Based on those results, I was very surprised to read the rest of the survey and find a high percentage of companies responding to customers through Facebook and Twitter. According to the survey, 54% of retailers using Facebook always or often reply to out comments and complaints. That number falls a little to 42% on Twitter.

So on one hand we have 66% of surveyed retailers either not believing we talk about them, or just not caring whether we do. And on the other hand, of those that are paying attention, many are making an effort to respond and interact. So what is social media’s impact on retailers?

While we hear a lot of the cow-pattie gurus touting the praises of social media for business, it’s clear that businesses are quite a bit slower to accept social media as a credible source of information.

Wal-Mart is an excellent example. The New York Times presented them with evidence from Facebook, Twitter and blogs that customers are unhappy with sales starting Thanksgiving Day. Their response was “customers told us they would rather stay up late to shop than get up early.”

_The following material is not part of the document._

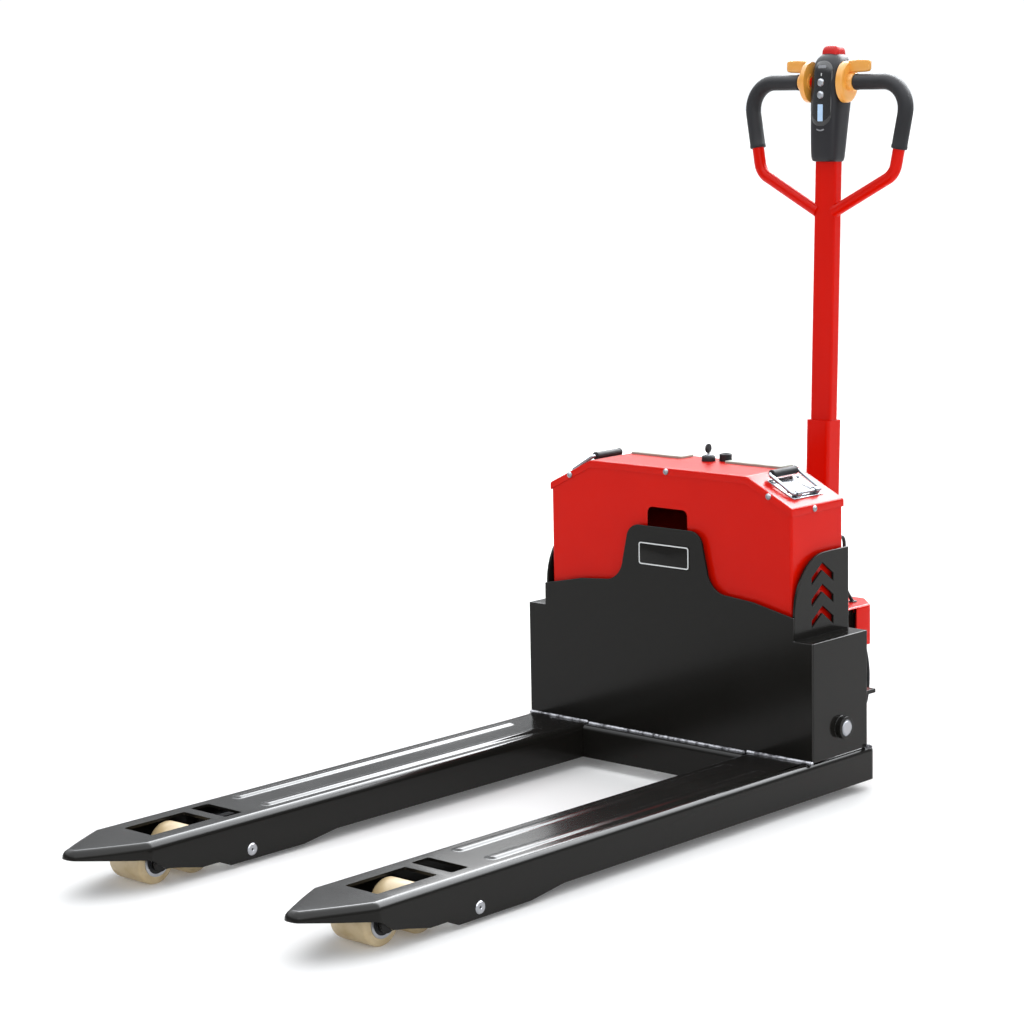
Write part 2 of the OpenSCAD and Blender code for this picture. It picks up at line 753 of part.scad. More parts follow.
module handle_bases() at_face() color(steel) both_sides() on_slope() {
    block([-34, -bail_w / 2 - 4, 0], [34, bail_w / 2 + 4, 2]);
    for (s = [-1, 1]) difference() {
        union() {
            block([bail_hinge - 6, s * 28 - 6, 2 - eps], [bail_hinge + 6, s * 28 + 6, bail_lift]);
            rod_y(s * 28 - 6, s * 28 + 6, bail_hinge, bail_lift, 6);
        }
        rod_y(s * 28 - 7, s * 28 + 7, bail_hinge, bail_lift, bail_r + run_gap);
    }
}

module lid_handle() on_slope() {
    half = bail_w / 2;
    rod_y(-half, half, bail_hinge, bail_lift, bail_r);
    for (s = [-1, 1]) {
        translate([bail_hinge, s * half, bail_lift]) sphere(bail_r);
        translate([bail_hinge - bail_l, s * half, bail_lift + 5]) sphere(bail_r);
        translate([bail_hinge, s * half, bail_lift]) rotate([0, -90 + atan(5 / bail_l), 0])
            cylinder(r = bail_r, h = norm([bail_l, 5]));
    }
    rod_y(-half, half, bail_hinge - bail_l, bail_lift + 5, bail_r);
    rod_y(-half + 5, half - 5, bail_hinge - bail_l, bail_lift + 5, 8);
}

module lid_handle_right() at_face() color(steel) lid_handle();

module lid_handle_left() at_face() color(steel) mirror([1, 0, 0]) lid_handle();

// ---- casters ----

module caster_fork() translate([caster_x, caster_y, 0]) {
    r = caster_d / 2;
    cheek = caster_w / 2 + 2;
    under = caster_plate_z - slide_gap;
    translate([0, 0, under - 10]) cylinder(r = 30, h = 10);
    translate([0, 0, under - eps]) cylinder(r = 8, h = 8 + slide_gap);
    for (s = [-1, 1]) along_x(s > 0 ? cheek : -cheek - 4, s > 0 ? cheek + 4 : -cheek) difference() {
        union() {
            polygon([[-26, under - 10], [20, under - 10], [12 - caster_trail, r], [-12 - caster_trail, r]]);
            translate([-caster_trail, r]) circle(12);
        }
        translate([-caster_trail, r]) circle(6);
    }
    rod_x(-cheek - 4, cheek + 4, -caster_trail, r, 6);
}

module caster_wheel() translate([caster_x, caster_y - caster_trail, caster_d / 2]) rotate([0, 90, 0])
    rotate_extrude() polygon([
        [6 + run_gap, -caster_w / 2 - 1], [14, -caster_w / 2 - 1], [14, -caster_w / 2 + 5],
        [25, -caster_w / 2 + 5], [25, -caster_w / 2], [caster_d / 2 - 3, -caster_w / 2],
        [caster_d / 2, -caster_w / 2 + 4], [caster_d / 2, caster_w / 2 - 4],
        [caster_d / 2 - 3, caster_w / 2], [25, caster_w / 2], [25, caster_w / 2 - 5],
        [14, caster_w / 2 - 5], [14, caster_w / 2 + 1], [6 + run_gap, caster_w / 2 + 1]]);

module caster_fork_right() at_face() color(steel) caster_fork();
module caster_fork_left() at_face() color(steel) mirror([1, 0, 0]) caster_fork();
module caster_wheel_right() at_face() color(nylon) caster_wheel();
module caster_wheel_left() at_face() color(nylon) mirror([1, 0, 0]) caster_wheel();

// ---- steering head ----

module at_steer() at_face() translate([0, steer_y, 0]) children();

module drive_bracket() at_steer() color(black) {
    difference() {
        union() {
            translate([0, 0, head_plate_z]) cylinder(r = 62, h = 12);
            for (s = [-1, 1]) along_x(s > 0 ? cheek_x : -cheek_x - cheek_t, s > 0 ? cheek_x + cheek_t : -cheek_x) {
                polygon([[-36, head_plate_z + eps], [36, head_plate_z + eps], [30, axle_z], [-30, axle_z]]);
                translate([0, axle_z]) circle(30);
            }
            translate([0, 0, head_plate_z + 12 - eps])
                cylinder(r = column_d / 2, h = bearing_high - head_plate_z - 12 + slide_gap + eps);
        }
        rod_x(-100, 100, 0, axle_z, drive_axle_r + run_gap);
    }
}

module drive_motor() at_steer() color(plastic) {
    x0 = -cheek_x - cheek_t;
    rod_x(x0 - 28, x0, 0, axle_z, 60);
    rod_x(x0 - 108, x0 - 28, 0, axle_z, 48);
    for (i = [0:4]) rod_x(x0 - 42 - 14 * i, x0 - 38 - 14 * i, 0, axle_z, 53);
    rod_x(x0 - 116, x0 - 108, 0, axle_z, 30);
}

module hood_plan(inset) {
    w = hood_side - inset;
    b = hood_back - inset;
    c = hood_chamfer;
    polygon([[-w, -40], [w, -40], [w, b - c], [w - c, b], [c - w, b], [-w, b - c]]);
}

module drive_hood() at_steer() color(red) difference() {
    translate([0, 0, hood_skirt]) linear_extrude(hood_top - hood_skirt) hood_plan(0);
    translate([0, 0, hood_skirt - 1]) linear_extrude(hood_top - hood_skirt - 2) hood_plan(3);
    // the skirt runs only round the back, and the column comes through the top
    block([-hood_side - 1, -41, hood_skirt - 1], [hood_side + 1, 22, hood_top - 3]);
    translate([0, 0, hood_top - 10]) cylinder(r = column_d / 2 + 1, h = 20);
    translate([30, 63, hood_top - 10]) cylinder(r = 6, h = 20);
}

module motor_cable() at_steer() color(rubber) {
    cable(cable_route, cable_r);
}

module tiller_yoke() at_steer() color(red) {
    base = bearing_high + slide_gap;
    ear_x = boot_w / 2 + 1.5;
    ear_t = 6;
    translate([0, 0, base]) cylinder(r = 38, h = 14);
    for (s = [-1, 1]) along_x(s > 0 ? ear_x : -ear_x - ear_t, s > 0 ? ear_x + ear_t : -ear_x) difference() {
        union() {
            translate([-18, base + 7]) square([34, tiller_pivot_h - base - 7]);
            translate([-1, tiller_pivot_h]) circle(17);
        }
        translate([0, tiller_pivot_h]) circle(pivot_r);
    }
}

module tiller_pin() at_steer() color(steel)
    rod_x(-boot_w / 2 - 8.5, boot_w / 2 + 8.5, 0, tiller_pivot_h, pivot_r);

module drive_hub() at_steer() color(steel) {
    w = drive_w / 2;
    translate([0, 0, axle_z]) rotate([0, 90, 0]) rotate_extrude() polygon([
        [0, -w - 6], [30, -w - 6], [34, -12], [drive_d / 2 - 25, -w + 1], [drive_d / 2 - 25, w - 1],
        [34, 12], [30, w + 6], [0, w + 6]]);
    rod_x(-cheek_x - cheek_t, cheek_x + cheek_t, 0, axle_z, drive_axle_r);
}

module drive_tyre() at_steer() color(rubber) {
    w = drive_w / 2;
    r = drive_d / 2;
    translate([0, 0, axle_z]) rotate([0, 90, 0]) rotate_extrude() polygon([
        [r - 25, -w], [r - 5, -w], [r, -w + 6], [r, w - 6], [r - 5, w], [r - 25, w]]);
}

// ---- tiller ----

module leaned() at_steer() translate([0, 0, tiller_pivot_h]) rotate([-lean, 0, 0])
    translate([0, 0, -tiller_pivot_h]) children();

module tiller_boot() leaned() color(red) difference() {
    union() {
        post(boot_w, boot_d, tiller_pivot_h, boot_high, 8);
        rod_x(-boot_w / 2, boot_w / 2, 0, tiller_pivot_h, boot_d / 2);
    }
    rod_x(-boot_w, boot_w, 0, tiller_pivot_h, pivot_r + run_gap);
    post(tube_w, tube_d, boot_high - 70, boot_high + 10, 5);
}

module tiller_tube() leaned() color(red) post(tube_w, tube_d, boot_high - 70, head_low + 30, 5);

// points of a round bend of radius r in X and Z, centred on c, from angle a0 to a1
function bend(c, r, a0, a1) = [for (p = arc(c, r, a0, a1, 6)) [p[0], loop_y, p[1]]];

// the handle loop's centre line, from x0 round to the tube
function loop_path(x0) = concat([[x0, loop_y, grip_h]], upper_bend, lower_bend,
    [[loop_end[0], loop_y, loop_end[1]]]);

module handle_loops() leaned() color(red) difference() {
    both_sides() cable(loop_path(loop_in_x), loop_d / 2, 24, [0, 1, 0]);
    post(tube_w, tube_d, head_low - 200, head_low, 5);
}

module handle_grips() leaned() color(rubber) both_sides() difference() {
    cable(concat([[grip_x, loop_y, grip_h]], upper_bend, [[grip_end[0], loop_y, grip_end[1]]]),
        grip_d / 2, 24, [0, 1, 0]);
    cable(loop_path(grip_x - 8), loop_d / 2 + run_gap, 24, [0, 1, 0]);
}

module head_shell() leaned() color(plastic) difference() {
    hull() {
        for (s = [-1, 1]) {
            for (y = [-19, 9]) translate([s * 21, y, head_low + 10]) sphere(r = 10, $fn = 24);
            for (y = [-11, 24]) translate([s * 18, y, grip_h - 4]) sphere(r = 18, $fn = 24);
            translate([s * 14, 2, grip_h + 32]) sphere(r = 20, $fn = 24);
            translate([s * 14, 14, grip_h + 28]) sphere(r = 20, $fn = 24);
        }
    }
    post(tube_w, tube_d, head_low - 20, head_low + 30, 5);
    both_sides() rod_x(loop_in_x, 60, loop_y, grip_h, loop_d / 2);
    block([-panel_w / 2, -60, panel_low], [panel_w / 2, head_front + panel_t, panel_high]);
    for (z = button_z) translate([0, head_front + panel_t - eps, z]) rotate([-90, 0, 0])
        cylinder(r = button_r + button_gap, h = 6);
    belly_pocket();
}

module belly_pocket() translate([0, belly_y, 0])
    post(belly_w + 2 * button_gap, belly_d + 2 * button_gap, belly_z - 12, belly_z + 60, 10 + button_gap);

module belly_button() leaned() color(red) translate([0, belly_y, 0]) intersection() {
    post(belly_w, belly_d, belly_z, belly_z + 33, 10);
    translate([0, 0, belly_z - 8]) rotate([0, 90, 0]) cylinder(r = 40, h = 80, center = true);
}

module display_panel() leaned() color(pale) difference() {
    block([-panel_w / 2, head_front, panel_low], [panel_w / 2, head_front + panel_t, panel_high]);
    for (z = button_z) translate([0, head_front - 1, z]) rotate([-90, 0, 0])
        cylinder(r = button_r + button_gap, h = 10);
}

module push_button(z) translate([0, head_front - 4, z]) rotate([-90, 0, 0]) cylinder(r = button_r, h = 9);

module raise_button() leaned() color(steel) push_button(button_z[0]);

module lower_button() leaned() color(steel) push_button(button_z[1]);

module throttle_wings() leaned() color(amber) both_sides() translate([0, loop_y, grip_h]) difference() {
    union() {
        along_x(hub_x, hub_x + hub_t) {
            translate([-27, -18]) square([54, 36]);
            for (e = [-1, 1]) translate([0, e * 15]) circle(27);
        }
        block([hub_x + 4, -6, 25], [hub_x + 60, 5, 50]);
    }
    rod_x(0, 100, 0, 0, loop_d / 2 + run_gap);
}

// ---- nodes ----

chassis_frame();
power_cover();
cover_lid();
lid_screws();
lid_panels();
key_switch();
charge_socket();
battery_pack();
motor_controller();
power_pack();
lift_cylinder();
rear_housing();
handle_bases();
fork_left();
fork_right();
cross_beam();
front_plate();
side_boxes();
arrow_plates();
weld_beads();
nameplate();
lift_bracket();
lift_rod();
fork_pins();
linkage_cranks();
push_rods();
roller_arms();
bogie_left();
bogie_right();
roller_front_left();
roller_rear_left();
roller_front_right();
roller_rear_right();
drive_bracket();
drive_motor();
drive_hood();
motor_cable();
tiller_yoke();
tiller_pin();
drive_hub();
drive_tyre();
tiller_boot();
tiller_tube();
handle_loops();
handle_grips();
head_shell();
display_panel();
throttle_wings();
belly_button();
raise_button();
lower_button();
ignition_key();
stop_button();
lid_handle_left();
lid_handle_right();
caster_fork_left();
caster_fork_right();
caster_wheel_left();
caster_wheel_right();
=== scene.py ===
import math
import bmesh
import bpy
from mathutils import Matrix, Vector
from mathutils.geometry import tessellate_polygon


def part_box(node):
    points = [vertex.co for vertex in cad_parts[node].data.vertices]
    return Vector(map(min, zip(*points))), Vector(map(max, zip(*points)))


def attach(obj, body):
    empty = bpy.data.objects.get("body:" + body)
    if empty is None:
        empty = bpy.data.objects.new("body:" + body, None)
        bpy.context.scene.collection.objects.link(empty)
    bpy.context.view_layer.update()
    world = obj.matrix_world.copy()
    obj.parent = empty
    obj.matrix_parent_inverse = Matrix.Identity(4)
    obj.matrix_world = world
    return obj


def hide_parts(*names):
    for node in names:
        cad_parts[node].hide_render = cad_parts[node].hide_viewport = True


# Electric pallet truck: the looks of every piece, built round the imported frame.
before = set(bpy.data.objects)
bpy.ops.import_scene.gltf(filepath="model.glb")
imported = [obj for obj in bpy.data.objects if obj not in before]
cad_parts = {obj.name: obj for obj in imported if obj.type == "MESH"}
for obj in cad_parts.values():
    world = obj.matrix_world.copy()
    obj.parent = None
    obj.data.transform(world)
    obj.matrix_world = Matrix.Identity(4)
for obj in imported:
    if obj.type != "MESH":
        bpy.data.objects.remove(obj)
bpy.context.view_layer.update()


# ---- Studio ----
# Not part of the truck. A pale floor under soft panels of light, and a long lens that looks
# down on the truck from its front right.
scene = bpy.context.scene
scene.view_settings.view_transform = "Standard"
turn, down, tip = math.radians(42.73), math.radians(8.98), math.radians(-1.11)
toward_eye = Vector((math.sin(turn) * math.cos(down), -math.cos(turn) * math.cos(down), math.sin(down)))
level_right = Vector((0, 0, 1)).cross(toward_eye).normalized()
level_up = toward_eye.cross(level_right)
eye_right = math.cos(tip) * level_right + math.sin(tip) * level_up
eye_up = math.cos(tip) * level_up - math.sin(tip) * level_right
eye = bpy.data.objects.new("eye", bpy.data.cameras.new("eye"))
eye.data.lens = 98.65
eye.data.clip_end = 200
eye.matrix_world = (Matrix.Translation((3.300, -3.683, 1.337))
                    @ Matrix((eye_right, eye_up, toward_eye)).transposed().to_4x4())
scene.collection.objects.link(eye)
scene.camera = eye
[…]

There’s no question that “social media” is here to stay. Heck, what we’re calling social media is only a technological progression of all the gossip, rumor-mongering and press that has been around for centuries. So far, very few individuals and companies are using it in a coordinated and effective fashion.

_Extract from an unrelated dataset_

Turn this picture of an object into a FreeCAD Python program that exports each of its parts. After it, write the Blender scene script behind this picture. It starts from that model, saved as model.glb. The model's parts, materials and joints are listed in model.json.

So far, the impact of social media on retailers is minimal. (As an interesting side note – even e-commerce accounts for only 1% of the world’s economy according to the CIA Factbook.)

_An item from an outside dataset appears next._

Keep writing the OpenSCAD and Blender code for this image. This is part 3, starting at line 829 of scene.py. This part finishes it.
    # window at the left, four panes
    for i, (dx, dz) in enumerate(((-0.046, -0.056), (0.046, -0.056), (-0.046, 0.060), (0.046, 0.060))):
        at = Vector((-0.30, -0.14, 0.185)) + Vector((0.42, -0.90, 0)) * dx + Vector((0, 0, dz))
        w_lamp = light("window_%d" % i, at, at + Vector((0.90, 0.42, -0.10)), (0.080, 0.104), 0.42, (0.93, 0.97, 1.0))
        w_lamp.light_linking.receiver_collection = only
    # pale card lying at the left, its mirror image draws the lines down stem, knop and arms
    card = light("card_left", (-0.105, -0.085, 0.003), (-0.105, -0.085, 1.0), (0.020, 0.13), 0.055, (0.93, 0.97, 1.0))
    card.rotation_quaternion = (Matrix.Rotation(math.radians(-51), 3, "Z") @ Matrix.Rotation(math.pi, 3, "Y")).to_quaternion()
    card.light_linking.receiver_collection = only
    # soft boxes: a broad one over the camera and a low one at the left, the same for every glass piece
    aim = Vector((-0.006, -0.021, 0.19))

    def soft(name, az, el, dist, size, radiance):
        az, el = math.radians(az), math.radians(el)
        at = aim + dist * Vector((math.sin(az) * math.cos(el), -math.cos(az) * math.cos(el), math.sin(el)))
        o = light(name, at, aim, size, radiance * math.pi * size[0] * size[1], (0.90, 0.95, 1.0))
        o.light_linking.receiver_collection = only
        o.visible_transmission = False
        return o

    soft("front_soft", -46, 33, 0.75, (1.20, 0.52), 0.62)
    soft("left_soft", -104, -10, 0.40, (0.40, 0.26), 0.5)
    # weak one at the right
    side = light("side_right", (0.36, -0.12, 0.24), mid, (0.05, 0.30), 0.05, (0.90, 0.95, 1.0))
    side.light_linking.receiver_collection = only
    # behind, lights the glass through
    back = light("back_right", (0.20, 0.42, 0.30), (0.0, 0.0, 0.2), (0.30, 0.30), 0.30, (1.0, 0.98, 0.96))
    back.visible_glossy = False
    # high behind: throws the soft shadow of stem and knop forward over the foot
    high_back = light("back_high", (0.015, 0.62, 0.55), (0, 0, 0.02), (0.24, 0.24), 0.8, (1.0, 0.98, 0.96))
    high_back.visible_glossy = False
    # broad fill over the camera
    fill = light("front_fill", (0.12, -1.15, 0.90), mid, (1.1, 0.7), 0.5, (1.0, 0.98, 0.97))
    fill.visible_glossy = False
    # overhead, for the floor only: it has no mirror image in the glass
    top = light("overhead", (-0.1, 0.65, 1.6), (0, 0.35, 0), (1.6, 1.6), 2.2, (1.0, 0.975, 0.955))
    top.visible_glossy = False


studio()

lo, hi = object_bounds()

Rather than pay attention to the squawking that’s going on in social media, retailers are going to pay attention to sales figures for Thanksgiving Day. After all, we know that most of the folks making a lot of noise now are still very likely to be standing in line for sales come Thanksgiving Day.

Actions count far louder than conversations.

So when you’re looking at how to incorporate social media into your marketing mix, take all the hype and hoopla with a grain of salt. While I certainly recommend making the effort to respond to customers who complain – regardless of whether it’s in person or through social media – always give more credence to what people do than what they say.

There is a distinct possibility that retailers are going to lose sales this year. But that loss will have very little to do with social media.

Last year, the sales started in staggered fashion. This allowed people to shop at multiple stores. Now most of the sales are starting at the same time - midnight Thanksgiving Day. So the retailers are going to lose because people simply can't be in two places at once, and there's an ingrained perception that a sale is only worthwhile when you get there at the beginning. This is why people line up four hours early for Black Friday sales.

And let's keep in mind that we're in a poor economy. Although some may not be able to participate in the sales the way they did before, most who can afford it will participate to an even greater extent. The stupendous bargains of Black Friday are an excellent way to stretch a dollar.

What we would all do well to listen to is the message that customers are displeased with two things:

  1. The change to cherished holiday shopping traditions. Waiting for sales to start is often a very social time.
  2. The inability to fully participate in the social nature of shopping because it now overlaps with Thanksgiving Day.

The retailers likely to come out on top this year are toy stores (because parents shop for their kids before themselves) and the J.C. Penny's. J.C. Penny is keeping its usual 4 a.m. opening time, so they're going to stand out from the crowd.

What do you think? Do you care when stores open for Black Friday sales? Should retailers immediately cave in to complaints, or wait to see what people do?